Effective Energy/Uranium One
Overview
Under a CBCA plan of arrangement, shareholders of Uranium One, which is a TSX- and JSE-listed Canadian corporation, will receive Cdn.$2.86 cash per common share (or the Rand equivalent in the case of South African shareholders) from Effective Energy, representing a 32% premium over the 20 day pre-announcement VWAP on the TSX. ARMZ is the Russian parent of Effective Energy, a Netherland public limited liability company, and is an indirect wholly-owned subsidiary of Rosatom Nuclear Energy State Corporation. Effective Energy and another wholly-owned subsidiary of ARMZ together hold 51.4% of the shares of Uranium One.

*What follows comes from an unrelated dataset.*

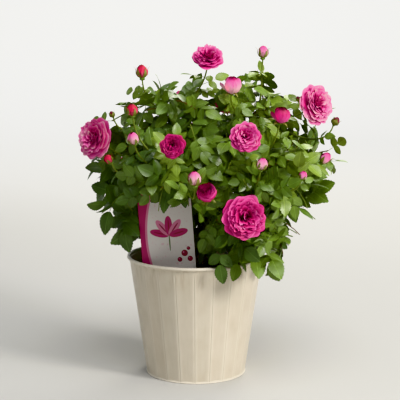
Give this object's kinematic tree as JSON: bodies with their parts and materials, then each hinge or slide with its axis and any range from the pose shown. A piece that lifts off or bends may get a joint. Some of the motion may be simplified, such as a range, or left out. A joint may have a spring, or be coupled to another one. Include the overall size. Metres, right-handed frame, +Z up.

The cash consideration for the minority shares aggregates $1.3 billion.
Break fee
$45 million.
Plan of Arrangement
Under the Plan of Arrangement:
- Each common share of a dissenter will be transferred for its fair value to Effective Energy
- Each common share other than those of ARMZ or affiliates, or of dissenters, will be transferred to Effective Energy for cash of $2.86
- Each stock option will be cancelled in exchange for a cash payment equal to its in-the-money value (based on the $2.86 per share consideration) plus, in the case of an employee/officer optionholder, a payment on December 31, 2013 equal to the black-scholes value of the option minus the amount of any in-the-money payment received
MI 61-101 analysis
The arrangement is a business combination requiring a formal valuation of the Uranium One common shares. The arrangement resolution must be approved by a simple majority of the shareholders who are not interested parties. Interested parties hold 51.49% of the common shares and 50.21% of the stock options.
Canadian tax consequences
The acquisition will occur on a taxable basis. Standard taxable Canadian property disclosure.
U.S. tax consequences
Uranium One believes that it did not constitute a PFIC for its 2008 to 2012 taxation years, and expects that it should not be a PFIC for its 2013 year.